Le terre ai combattenti caccuresi
 

                                                                                 

 

      Il 21 aprile 1919, giorno di Pasquetta, in un locale del Convento di proprietà di donna Luisa Lucente, 75 reduci della Grande guerra caccuresi fondano la sezione locale dell' Opera Nazionale Combattenti, un ente assistenziale fondato mentre ancora il conflitto era in corso dal ministro del Tesoro Francesco Saverio Nitti e di Alberto Beneduce. Tre loro il sacerdote Giuseppe Sabatino Pitaro, più noto come don Peppino, il grande invalido Pietro De Mare, il fabbro Peppino Gigliotti e il muratore Enrico Pasculli che ne saranno i dirigenti.  Tra i principali obiettivi che gli ex combattenti si prefiggono c'è quello della conquista delle terre che il governo e monarca avevano più volte promesse durante il conflitto per risollevare il morale delle truppe e mandarle al macello con un minimo di entusiasmo per cui, già qualche minuto dopo l'inizio dei lavori la riunione fu interrotta dai carabinieri che portarono in caserma il Gigliotti e il De Mare col chiaro intento di intimidirli per conto degli agrari.  Il tentativo non ebbe successo, come non ebbero successo quelli successivi e le continue provocazioni dei proprietari, spesso usurpatori di terreni demaniali gravati da usi civici.
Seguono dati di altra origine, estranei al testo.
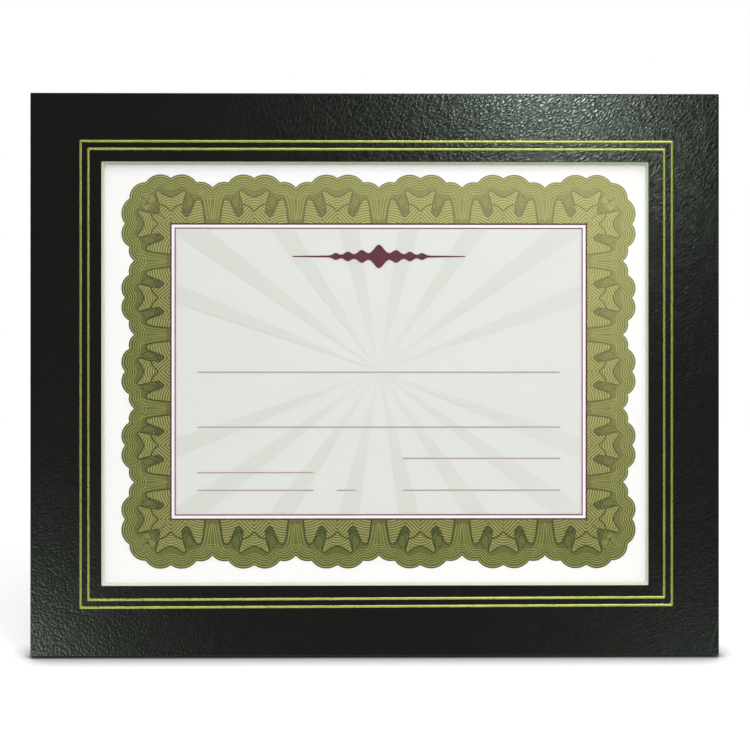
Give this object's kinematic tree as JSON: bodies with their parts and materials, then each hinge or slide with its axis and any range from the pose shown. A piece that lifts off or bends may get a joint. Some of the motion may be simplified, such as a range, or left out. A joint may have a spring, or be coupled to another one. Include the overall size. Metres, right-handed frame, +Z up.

    Per garantire alla Sezione l'appoggio di uomini politici influenti don Peppino Pitaro, esponente del Partito Popolare e amico personale di don Luigi Sturzo e di Giovanni Gronchi. convince dirigenti e iscritti ad appoggiare, alle elezioni del 1921 il medico calabrese, prof. Antonino Anili che fu prima sottosegretario, poi ministro alla pubblica istruzione nei due governi Facta. Gli scontri tra combattenti reduci e manutengoli degli agrari diventano sempre più frequenti e spesso sfociano in risse furibonde, mentre i grandi proprietari ricorrono a mezzi al limite della legalità per cercare di vanificare il lavoro della sezione. Finalmente, grazie all'aiuto del professore lucano Gaetano Briganti, allievo di Nitti  e collaboratore di Giustino Fortunato,  e dell'avvocato La Marca riuscirono a ottenere la concessione delle tanto agognate terre in virtù del decreto Visocchi.
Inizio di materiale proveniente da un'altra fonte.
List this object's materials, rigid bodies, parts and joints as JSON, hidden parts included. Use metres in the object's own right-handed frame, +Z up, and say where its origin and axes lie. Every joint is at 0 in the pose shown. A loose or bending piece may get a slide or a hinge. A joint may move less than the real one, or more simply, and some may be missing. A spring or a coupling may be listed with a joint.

    Ai reduci caccuresi vengono concessi 462,56 ha, circa l'8% dell'intero territorio del comune, quasi tutti in terreni marginali e poco produttivi, ma che avviano un incerto processo di sviluppo economico che abortirà dopo qualche anno quando i contadini si renderanno conto che la terra arida e sterile loro concessa a prezzo di dure lotte, non dà di che vivere.
  Nella parte centrale della foto in alto potete vedere la prima pagina dell'elenco di tutti gli assegnatari col numero delle particelle frazionate assegnate, l'estensione delle singole quote e la località. Da questo importante documento apprendiamo che i combattenti che ottennero una o più quote furono in totale 121 e che gli appezzamenti erano ubicati nelle contrade Amari, Pantane, Santo Iannelli, Cucco, e Terzo del vescovo.
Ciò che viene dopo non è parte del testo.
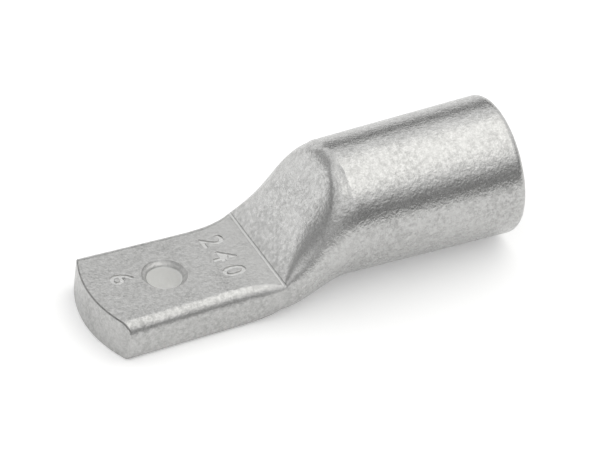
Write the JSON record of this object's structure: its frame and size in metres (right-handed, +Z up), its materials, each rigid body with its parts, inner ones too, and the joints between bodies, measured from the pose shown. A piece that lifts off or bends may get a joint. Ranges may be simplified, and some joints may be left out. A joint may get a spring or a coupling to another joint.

   Per ottenere le terre i combattenti dovettero pagare in totale 300.000 lire che don Pitaro riesce a raccogliere grazie a prestiti privati dei signori De Luca, del notaio don Andrea Romeo e da un certo Marra. La somma fu consegnata nel febbraio del 1924 a Napoli, al professore Briganti che agiva per conto dell'Opera Nazionale, da don Peppino Pitaro, Peppino Gigliotti e Enrico Pasculli  dopo una serie di peripezie e un rischioso viaggio. Qualche minuto prima i tre dirigenti dei combattenti si erano imbattuti, proprio sull' uscio, in uno degli agrari caccuresi accompagnato dai dal federale  ing. Bianchi federale e dal segretario fascista di Crotone Cosentino giunti a Napoli con l'evidente intento di impedire che l'operazione andasse in porto.